The latency measurement with the live stream inputs may not reflect the real processing time. Unless you can guarantee your RTSP server can make the frames reach to the client in order homogenously and in time.

Thanks Fiona

hi,Fiona,
We use a nvv4l2decoder+nvstreammux+nvvideoconvert+capsfilter+fakesink pipeline to connect 10 camera RTSP streams and test the latency of each plugin using the latency_measurement-buf_deb method. The nvv4l2decoder latency is 39ms, the nvstreammux latency is 80ms, and the nvvideoconvert (scale and format conversion) latency is 39ms. The total latency of the three plugins is 163ms. Are these latency reasonable?

our purpose:

  1. We want to use frames with specified resolution and format in downstream plugins.
  2. We also consider obtaining data from GPU memory after “nvstreammux” and processing it using methods other than plugins.

The latency is just a pipeline status measurement, we can’t say it is reasonable or not reasonable.

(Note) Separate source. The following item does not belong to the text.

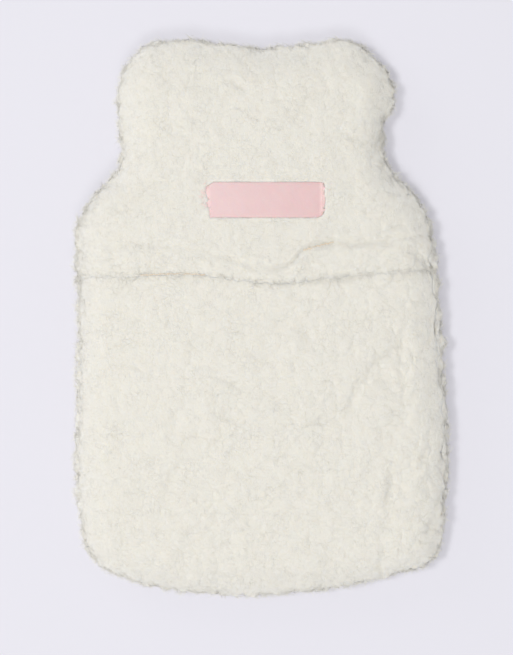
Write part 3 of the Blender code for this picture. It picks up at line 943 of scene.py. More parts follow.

There are many factors which will impact the latency data, E.G. the network bandwidth and the transferring efficiency will also impact the downstream latency in the pipeline.

I think it has been discussed in An understanding of the delay result produced by latency_measurement_buf_probe - #29 by Fiona.Chen and An understanding of the delay result produced by latency_measurement_buf_probe - #30 by Fiona.Chen

You can get the GPU memory, we have provided the NvBufSurface interfaces. But it should be used very carefully to avoid the impact to the whole pipeline if you want to do the processing outside the pipeline.